Sekarang, mesin diesel kecil seharga Rp 800.000,- telah menggantikan tenaga manusia. Mesin itulah yang menggerakan roda bergerigi paku sebagai perontok padi. Dengan alat itu, gabah milik Pak Pardi langsung dimasukkan ke dalam karung. Selanjutnya diangkut dengan gerobak yang dijalankan dengan mesin traktor. Alat-alat itu menandai mekanisasi pertanian di dusun tersebut.
Kemudian, kini, umumnya harga gabah di tingkat petani jika dibeli oleh padagang Dusun Wates sendiri, yakni Rp 2.400,-. Jika dibeli oleh pedagang dari luar maka bisa sampai dengan Rp 2.500,-. Lazimnya pedagang dari luar tidak membeli langsung gabah dari petani sehingga tidak mematikan pedagang setempat. Pedagang luar umumnya hanya membeli dari tangan pedagang setempat. Akan tetapi, terkadang ada juga pedagang yang langsung membeli dari tangan petani. Mekanisme pasar pun berjalan, yakni petani menjual gabahnya ke pedagang luar dengan harga yang lebih tinggi.

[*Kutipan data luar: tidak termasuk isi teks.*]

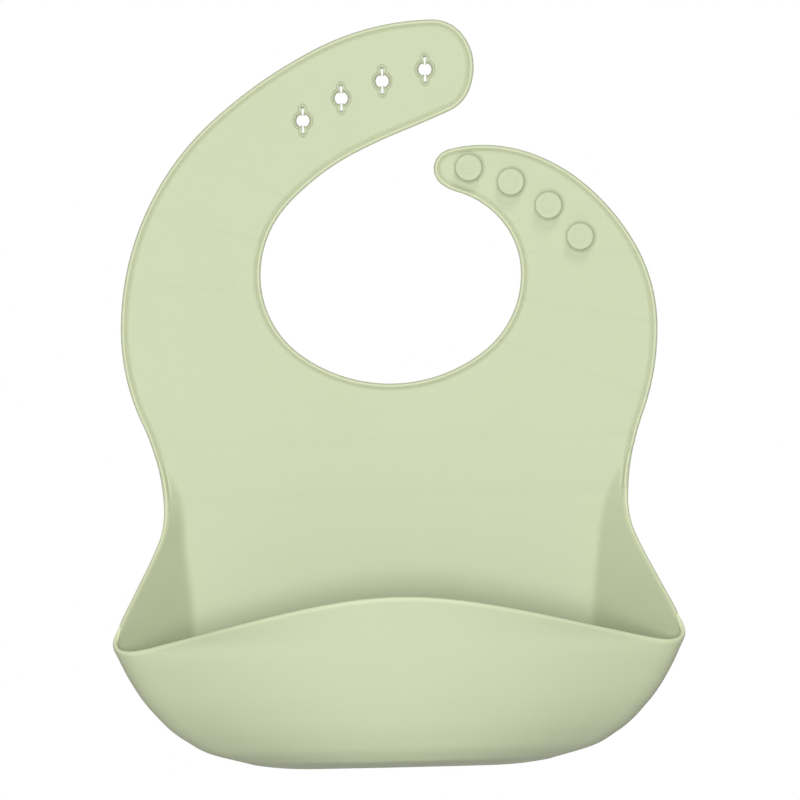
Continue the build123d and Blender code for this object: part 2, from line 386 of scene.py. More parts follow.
# ---------------------------------------------------------------- shell
def edge_profile(distance, bead_share, sheet, bead, groove):
    """Heights of the back and front faces at a distance from the free edge, above the back's plane.

    Both faces start at half the sheet's thickness and round over in a quarter ellipse. The front
    adds the bead, one cosine hump, and takes away the groove, a narrow bell curve beside it."""
    middle = sheet * 0.5
    back_share = np.clip(distance / BACK_ROUNDING, 0, 1)
    front_share = np.clip(distance / FRONT_ROUNDING, 0, 1)
    back = middle * (1 - np.sqrt(1 - (1 - back_share) ** 2))
    front = middle + (sheet - middle) * np.sqrt(1 - (1 - front_share) ** 2)
    hump = 0.5 + 0.5 * np.cos(np.pi * np.clip((distance - BEAD_PLACE) / BEAD_HALF, -1, 1))
    start = smooth(distance / BEAD_START)
    bell = np.exp(-((distance - GROOVE_PLACE) / GROOVE_HALF) ** 2)
    return back, front + bead_share * (bead * hump * start - groove * bell)


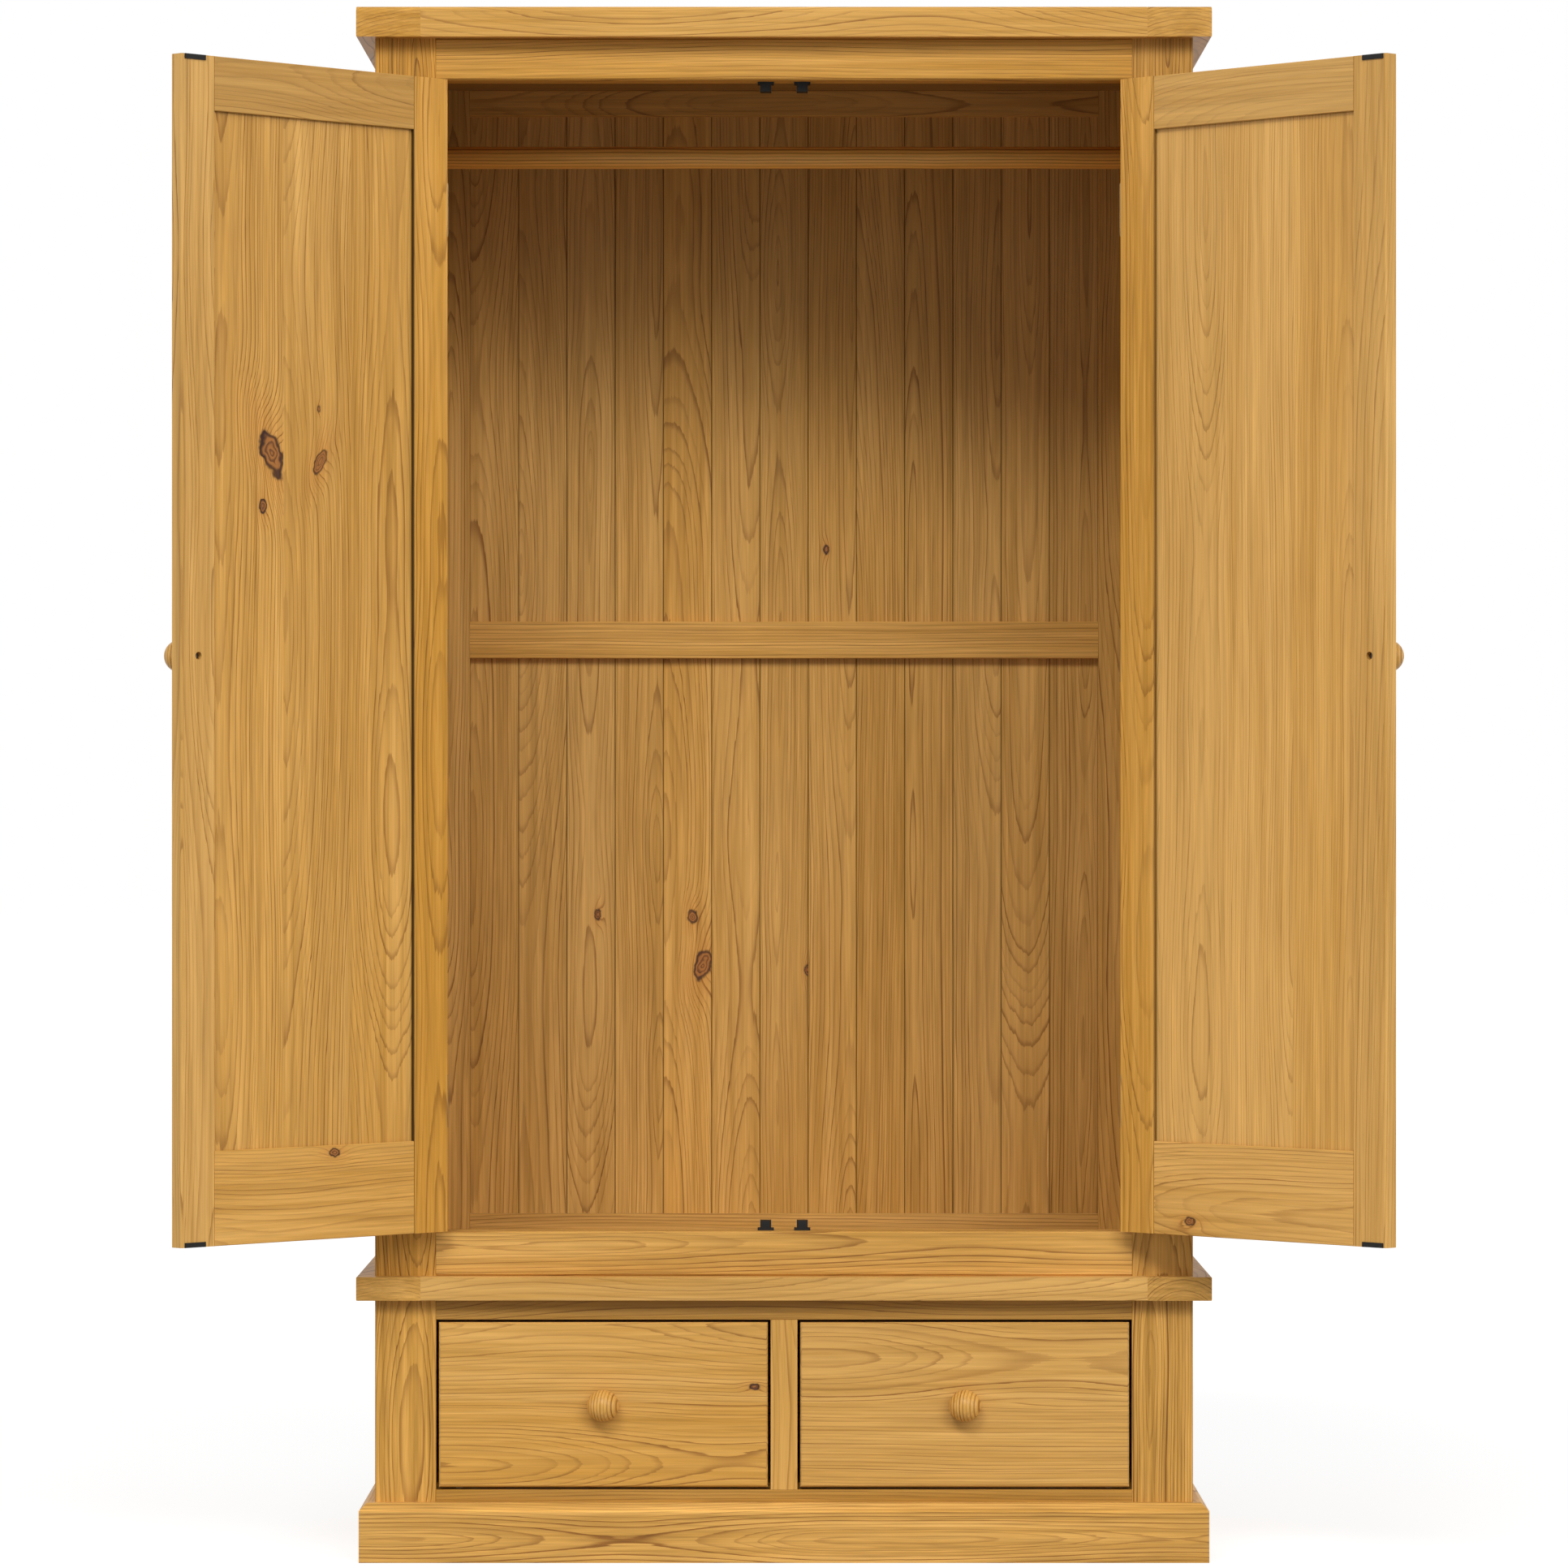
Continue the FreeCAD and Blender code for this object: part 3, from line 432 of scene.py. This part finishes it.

Sebagian petani umumnya langsung menjual gabahnya karena segera membutuhkan uang. Namun, sebagian yang lain biasanya menyimpan gabahnya sampai harganya lebih tinggi. Jika harga sedang baik, kira-kira satu bulan berikutnya setelah panen harga gabah bisa mencapai Rp 3.000,-.
Pada masa panen seperti ini kesibukan Pak Wito dan istrinya (54 tahun) sebagai pedagang gabah juga meningkat. Selain sebagai petani, sudah 15 tahun terakhir Pak Wito yang lulusan Sekolah Dasar (SD) membeli gabah dari tangan petani lalu di jual kembali. Di dusun Wates ini Pak Wito merupakan satu di antara kira-kira sepuluh orang yang juga sebagai pedagang gabah. Sebagai pedagang, oleh Pak Wito terkadang gabah itu dijemur dan ditimbun untuk sementara waktu, menunggu harga gabah membaik, untuk diambil keuntungan dari harga pembelian semula. Sebagai pedagang pula, sudah tiga tahun ini Pak Wito mampu membeli mobil pick up untuk mendukung usahanya. Sebagai aset, mobil itu pun digunakan sebagai jaminan untuk meminjam uang di pegadaian di kecamatan kota.
Lewat pedagang seperti Pak Wito-lah, sebagai salah satu pintu perguliran uang di dusun tersebut. Dalam hubungan ini, Pak Wito juga sebagai orang yang meminjamkan uang dan sejumlah warga di Dusun Wates sebagai peminjamnya dengan bunga 5% setiap bulannya. Kini, di dusun ini sedikitnya ada dua orang yang aktif meminjamkan uang. Sekaligus sebagai pedagang, dalam hubungan itu biasanya seseorang yang meminjam uang ke Pak Wito biasanya juga menjual gabahnya ke Pak Wito sesuai dengan harga pasar di tingkat petani.
Seperti pertengahan Mei 2009 yang lalu sejumlah orang membutuhkan uang untuk biaya pengurusan sertifikat tanah. Sertifikat tanah kali ini merupakan kolektif dan Dusun Wates terpilih untuk pengurusan sertifikat tanah. Biaya sertifikat tanah pun bervariasi sesuai luas lahan. Ibu Saminah (55 tahun), misalnya mengeluarkan biaya Rp 4.400.000,- untuk tiga lahan miliknya. Kemudian, pada masa panen seperti inilah biasanya uang peminjaman itu dikembalikan.
Kini, petani di Dusun Wates ini telah menebar benih padi. Umumnya petani menanam benih dari satu varietas. Awal-awal penangkaran itu pula, petani juga memupuk benih. Biasanya, selama proses penangkaran itu benih diserang oleh hama kaper yang bertelur di benih. Oleh petani biasanya dilakukan penyemprotan dengan pestisida. Benih itu kira-kira akan ditangkarkan dalam waktu kira-kira 25 hari. Setelah itu, benih ditanam dan menunggu kira-kira 100 hari ke depan untuk dapat dipanen.